Van Zandt wondered why Peterson showed no apparent concern for his children. He has two teenage sons from his third marriage to Kathleen Savio, who was found dead in her bathtub four years ago while she was negotiating a divorce from Peterson.

Originally ruled an accidental drowning, the investigation into her death has been reopened after Stacy Peterson disappeared. He also has two sons, ages 4 and 2, by Stacy Peterson.

A person worried about those children, Van Zandt said, would have begged a missing spouse to at least send a message to those children.

“They’re scared to death, they’re frightened, they’re not sleeping at night. Do this for the sake of the children. I’ll give you the divorce tomorrow,” would have been the expected response, Van Zandt said.

Finally, some emotion
In a later interview on Wednesday with NBC News, Peterson had gotten emotional about his children, but only in response to a question about what would happen to them if he is charged and found guilty with killing either Savio or Stacy Peterson.

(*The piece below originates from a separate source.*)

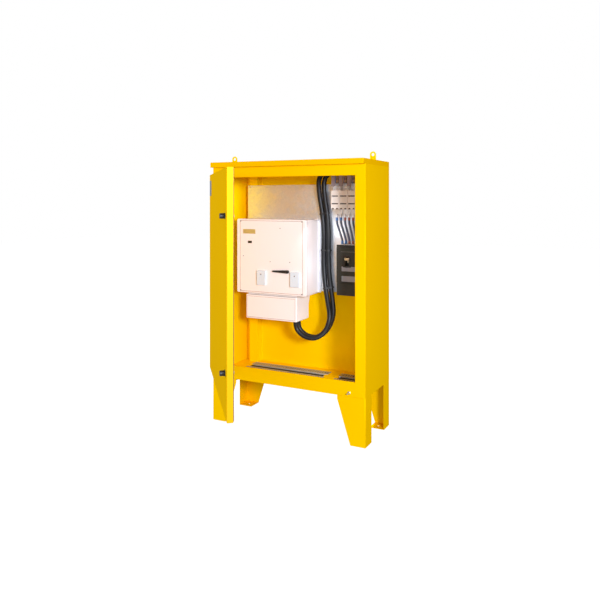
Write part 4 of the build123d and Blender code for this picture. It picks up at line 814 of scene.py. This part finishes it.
breaker_low, breaker_high = corners("breaker_case")
first_breaker_pole = (breaker_low.x + breaker_high.x) / 2 - 1.5 * BREAKER_PITCH
for i, finish in enumerate(sleeve_finishes):
    for side, tag in ((-1, "a"), (1, "b")):
        x = first_breaker_pole + i * BREAKER_PITCH + side * BREAKER_PITCH / 4
        points = [Vector((x, CABLE_DEPTH, breaker_high.z + height)) for height, _ in SLEEVE_SHAPE]
        radii = [radius for _, radius in SLEEVE_SHAPE]
        round_tube(f"lower_sleeve_{i + 1}{tag}", points, radii, SLEEVE_SIDES, finish)

# Plates of the breaker: two blank strips of grey film, pressed into shallow beds in the raised nose
# under the toggle. Each level is given with its plate's height.
FILM_GREY = (0.24, 0.24, 0.27, 1)
FILM_GREY_LIGHT = (0.30, 0.30, 0.34, 1)
NOSE_FRONT = 0.029
LET_IN = 0.0004
FILM_MIDDLE = 0.321
FILM_LEVELS = ((0.943, 0.028), (0.8845, 0.033))
FILM_WIDTH = 0.118
FILM_CORNER = 0.002
FILM_PROUD = 0.0006
THIN_EDGE = 0.0002

grey_film = Finish("blank_breaker_plates", Roughness=0.5)
grey_film.feed(Base_Color=grey_film.mixed(grey_film.noise(900), FILM_GREY, FILM_GREY_LIGHT))
flat_pieces(
    "breaker_plates",
    [rounded((FILM_MIDDLE, level), (FILM_WIDTH, tall), FILM_CORNER) for level, tall in FILM_LEVELS],
    NOSE_FRONT - FILM_PROUD, NOSE_FRONT + LET_IN, grey_film, edge=THIN_EDGE,
)

# Rib and slot frame of the breaker: a paler rib is moulded across the nose under its top edge, and a
# black frame is clipped round the slot that the toggle swings in.
RIB_GREY = (0.13, 0.13, 0.12, 1)
RIB_GREY_LIGHT = (0.17, 0.17, 0.15, 1)
BREAKER_MIDDLE = 0.3195
RIB_LEVEL = 1.0445
RIB_SIZE = (0.124, 0.0022)
RIB_CORNER = 0.0008
RIB_PROUD = 0.0008
SLOT_FRAME = (0.2715, 0.3215, 0.952, 1.022)
SLOT_FRAME_WIDTH = 0.005
SLOT_FRAME_PROUD = 0.0014
SLOT_FRAME_EDGE = 0.0006

rib_grey = Finish("breaker_rib", Roughness=0.4)
rib_grey.feed(Base_Color=rib_grey.mixed(rib_grey.noise(60), RIB_GREY, RIB_GREY_LIGHT))
flat_pieces(
    "breaker_rib", [rounded((BREAKER_MIDDLE, RIB_LEVEL), RIB_SIZE, RIB_CORNER)],
    NOSE_FRONT - RIB_PROUD, NOSE_FRONT + LET_IN, rib_grey, edge=THIN_EDGE,
)
flat_pieces(
    "toggle_frame", mitred_frame(*SLOT_FRAME, SLOT_FRAME_WIDTH),
    NOSE_FRONT - SLOT_FRAME_PROUD, NOSE_FRONT + LET_IN, nylon, edge=SLOT_FRAME_EDGE,
)

# Wire entries and bead of the breaker: a row of small openings along the upper terminal cover, drawn
# as flat dark patches of painted shade, and the pale moulded bead that stands on the case behind it.
ENTRIES = 16
ENTRY_LEVEL = 1.0775
ENTRY_SIZE = (0.0072, 0.0085)
ENTRY_CORNER = 0.001
ENTRY_FRONT, ENTRY_BACK = 0.0367, 0.0374
BEAD_SIZE = (0.182, 0.0024)
BEAD_CORNER = 0.0008
BEAD_EDGE = 0.0004
BEAD_FRONT, BEAD_BACK = 0.040, 0.052

first_entry = first_breaker_pole - BREAKER_PITCH * 0.375
entries = [
    rounded((first_entry + i * BREAKER_PITCH / 4, ENTRY_LEVEL), ENTRY_SIZE, ENTRY_CORNER)
    for i in range(ENTRIES)
]
flat_pieces("wire_entries", entries, ENTRY_FRONT, ENTRY_BACK, painted_hole_shade)
flat_pieces(
    "cover_bead", [rounded((BREAKER_MIDDLE, breaker_high.z + BEAD_SIZE[1] / 2), BEAD_SIZE, BEAD_CORNER)],
    BEAD_FRONT, BEAD_BACK, cream, edge=BEAD_EDGE,
)

# Breaker lever: an ivory moulding that swings in the slot, with a wider grip on its end for the
# thumb. The grip's outline is given in Y and Z from the lever's pivot.
IVORY = (0.80, 0.66, 0.42, 1)
IVORY_SHADE = (0.72, 0.56, 0.34, 1)
LEVER_EDGE = 0.0006
LEVER_PIVOT = (0.072, 0.988)
GRIP_PROFILE = (
    (-0.0436, 0.0205), (-0.0447, 0.0145), (-0.0505, 0.0070),
    (-0.0545, 0.0085), (-0.0535, 0.0165), (-0.0490, 0.0215),
)
GRIP_HALF_WIDTH = 0.0135
GRIP_SHIFT = 0.002
GRIP_EDGE = 0.0012

ivory = Finish("ivory_toggle", Roughness=0.3)
ivory.feed(Base_Color=ivory.mixed(ivory.noise(60), IVORY, IVORY_SHADE))
coat("breaker_lever", ivory, LEVER_EDGE)
lever_low, lever_high = corners("breaker_lever")
grip_middle = (lever_low.x + lever_high.x) / 2 + GRIP_SHIFT
flat_pieces(
    "toggle_grip", [[(LEVER_PIVOT[0] + y, LEVER_PIVOT[1] + z) for y, z in GRIP_PROFILE]],
    grip_middle - GRIP_HALF_WIDTH, grip_middle + GRIP_HALF_WIDTH, ivory, "breaker_toggle", GRIP_EDGE,
    sideways=True,
)

# Cable brushes: black nylon bristles fixed under both rails of each pair close the gap round the
# cables and keep it as dark as shade. A thin black sheet under each rail's slots is painted shade
# for the dark seen through them.
BRUSH_BLACK = (0.006, 0.006, 0.006, 1)
BRUSH_DUSTY = (0.022, 0.021, 0.019, 1)
BRISTLE_ROWS = ((0.0315, 1), (0.0805, -1))
BRISTLE_PITCH = 0.0020
BRISTLE_WIDTH = 0.0022
BRISTLE_THIN = 0.0003
BRISTLE_LENGTH = 0.0262
BRISTLE_RISE = 0.008
BRISTLE_SAG = 0.002
BRUSH_START, BRUSH_END = 0.004, 0.005
SHADE_SHEET_ROWS = ((-0.0155, 0.0300), (0.0820, 0.1275))
SHADE_SHEET_TOP = 0.2866
SHADE_SHEET_THICKNESS = 0.0014
SHADE_SHEET_SHORTER = 0.008
SHADE_SHEET_CORNER = 0.0005

brush_random = random.Random(7)
black_brush_and_slot_shade = Finish("black_brush_and_slot_shade", Roughness=0.75)
black_brush_and_slot_shade.feed(Base_Color=black_brush_and_slot_shade.mixed(black_brush_and_slot_shade.noise(500), BRUSH_BLACK, BRUSH_DUSTY))
for tag in ("left", "right"):
    rail_low, rail_high = corners("cable_rails_" + tag)
    made = bmesh.new()
    x = rail_low.x + BRUSH_START
    while x < rail_high.x - BRUSH_END:
        for root, way in BRISTLE_ROWS:
            sag = brush_random.uniform(0.0, BRISTLE_SAG)
            reach = BRISTLE_LENGTH * brush_random.uniform(0.94, 1.04)
            rings = []
            for share in (0, 0.5, 1):
                y = root + way * reach * share
                z = rail_low.z + BRISTLE_RISE - sag * share * share + (BRISTLE_THIN if way > 0 else 0)
                half = BRISTLE_WIDTH * (1 - 0.1 * share) / 2
                outline = rectangle(x - half, x + half, z - BRISTLE_THIN, z + BRISTLE_THIN)
                rings.append([made.verts.new((a, y, b)) for a, b in outline])
            for first, second in zip(rings, rings[1:]):
                for k in range(4):
                    made.faces.new((first[k], first[(k + 1) % 4], second[(k + 1) % 4], second[k]))
            made.faces.new(list(reversed(rings[0])))
            made.faces.new(rings[-1])
        x += BRISTLE_PITCH
    bmesh.ops.recalc_face_normals(made, faces=made.faces)
    finished("cable_brush_" + tag, made, black_brush_and_slot_shade)
    sheet_middle = ((rail_low.x + rail_high.x) / 2, SHADE_SHEET_TOP - SHADE_SHEET_THICKNESS / 2)
    sheet_size = (rail_high.x - rail_low.x - SHADE_SHEET_SHORTER, SHADE_SHEET_THICKNESS)
    # Painted shade: a flat black sheet under the slots, for the dark seen through them.
    for rank, (front, back) in enumerate(SHADE_SHEET_ROWS):
        flat_pieces(
            f"slot_shade_sheet_{tag}_{rank + 1}", [rounded(sheet_middle, sheet_size, SHADE_SHEET_CORNER)],
            front, back, black_brush_and_slot_shade,
        )

# Studio: a white floor in an even white surround, both seen brighter than they light the cabinet. A
# soft key stands at the right, with lamps at the left, in front, behind and above. Three small cards
# inside the cabinet, clear of its door when it is closed, light the fittings.
FLOOR_HALF = 15
FLOOR_WHITE = (0.16, 0.16, 0.16, 1)
FLOOR_SHADE = (0.15, 0.15, 0.15, 1)
WHITE = (1, 1, 1, 1)
SURROUND_LIGHT = 0.36
DAYLIGHT = (0.94, 1.0, 1.14)
MIDDLE = (0, 0, 0.9)


class Surround(Finish):
    """The studio's surround, made of the same kind of nodes as a finish."""

    def __init__(self, name):
        world = bpy.data.worlds.new(name)
        world.use_nodes = True
        bpy.context.scene.world = world
        self.tree = world.node_tree

    def feed(self, value):
        """Link a shader to the world's surface."""
        self.tree.links.new(value.socket, self.tree.nodes["World Output"].inputs["Surface"])


surround = Surround("studio")
lighting = surround.node("ShaderNodeBackground", inputs={"Color": WHITE, "Strength": SURROUND_LIGHT})
seen = surround.node("ShaderNodeBackground", inputs={"Color": WHITE, "Strength": 1.0})
by_camera = surround.node("ShaderNodeLightPath", output="Is Camera Ray")
surround.feed(surround.node("ShaderNodeMixShader", inputs={0: by_camera, 1: lighting, 2: seen}))

pale = Finish(
    "pale_floor", Roughness=0.9, Specular_IOR_Level=0.0, Emission_Strength=0.97, Emission_Color=WHITE
)
pale.feed(Base_Color=pale.mixed(pale.noise(1.5, 3), FLOOR_WHITE, FLOOR_SHADE))
made = bmesh.new()
floor_outline = rectangle(-FLOOR_HALF, FLOOR_HALF, -FLOOR_HALF, FLOOR_HALF)
made.faces.new([made.verts.new((x, y, 0)) for x, y in floor_outline])
floor = finished("floor", made, pale, body=None)
floor.visible_diffuse = False
floor.visible_glossy = False


def lamp(name, place, target, size, watts, shadow=True):
    """A round soft box. Without a shadow it stands for what white walls throw back."""
    light = bpy.data.lights.new(name, "AREA")
    light.shape = "DISK"
    light.size = size
    light.energy = watts
    light.color = DAYLIGHT
    light.use_shadow = shadow
    holder = bpy.data.objects.new(name, light)
    holder.location = place
    holder.rotation_euler = (Vector(target) - Vector(place)).to_track_quat("-Z", "Y").to_euler()
    holder.visible_camera = False
    bpy.context.scene.collection.objects.link(holder)


lamp("key", (3.2, -3.4, 1.8), MIDDLE, 0.8, 205)
lamp("left_side", (-4.6, -1.7, 1.6), (-0.3, -0.6, 0.9), 1.5, 92)
lamp("low_front", (0.0, -3.2, 0.25), (0, 0, 0.7), 1.2, 10)
lamp("wall_front", (1.2, -4.4, 1.4), MIDDLE, 1.5, 34, shadow=False)
lamp("card_low", (0.24, -0.09, 0.46), (-0.5, 0, 0.46), 0.14, 0.3)
lamp("card_middle", (0.20, -0.02, 0.95), (-0.5, 0.05, 0.9), 0.10, 0.10)
lamp("card_right", (0.12, -0.10, 1.18), (0.30, 0.13, 1.0), 0.12, 0.2)
lamp("behind", (-1.6, 4.6, 2.4), MIDDLE, 1.5, 90)
lamp("above", (-0.4, 1.3, 4.6), (0, 0.3, 1.5), 1.5, 90)

# Camera: level, at eye height, in front and to the right. Its focal length and the place of its axis
# in the picture are in pixels of the photograph's frame.
PICTURE = 600
FOCAL_PIXELS = 620.34
AXIS_PIXELS = (300.22, 199.92)
SENSOR = 36
CAMERA_PLACE = (1.7067, -3.3702, 1.3523)
CAMERA_TURN = 26.84

camera = bpy.data.objects.new("camera", bpy.data.cameras.new("camera"))
camera.data.sensor_width = SENSOR
camera.data.lens = SENSOR * FOCAL_PIXELS / PICTURE
camera.data.shift_x = (PICTURE / 2 - AXIS_PIXELS[0]) / PICTURE
camera.data.shift_y = (AXIS_PIXELS[1] - PICTURE / 2) / PICTURE
camera.location = CAMERA_PLACE
camera.rotation_euler = (math.radians(90), 0, math.radians(CAMERA_TURN))
bpy.context.scene.collection.objects.link(camera)
bpy.context.scene.camera = camera
bpy.context.scene.view_settings.view_transform = "Standard"

bpy.context.view_layer.update()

He briefly choked up when saying, “If my kids are OK and provided with, I’m OK with anything that comes. If you’re trying to get me to cry, you’re close.” 

TODAY

Van Zandt also found it difficult to believe that the 53-year-old Peterson, a cop for 30 years, would be unable to provide any evidence that his 23-year-old wife of four years had, as he claims, found another man. He said Peterson’s responses made little sense in the context of what has been reported about the couple’s troubled marriage.

“This is a guy, we’re told, who wouldn’t leave his wife alone. He followed her to college, he monitored her cell phones, he knew who she saw socially,” he said. “Number one, he ought to be able to say, ‘Here’s her cell phone records. Here’s the name of her boyfriend.’ Number two, he can’t give us one name, one example of who this mysterious person she may have run off with is.”

Then there’s the question of opportunity, Van Zandt continued, saying, “Nobody yet has raised a hand and said, ‘This woman who’s raising four children, going to college, keeping a household, being followed everywhere by her almost stalkerlike husband, would have time to develop a boyfriend.’”

Stacy Peterson’s uncle, Kyle Toutges, confirmed that observation in a separate interview on Thursday from Chicago with TODAY’s Meredith Vieira.

“None of us knew of another man,” he said, speaking for her family. “Her husband, Drew, was on top of her all the time, there was no way she had time to be with another man. He knew where she was every minute.”

Asked for his reaction to Peterson’s laughing request to his wife to come home, Toutges said, “He knew where she was, and he knew she ain’t coming home, that’s what it said to me.”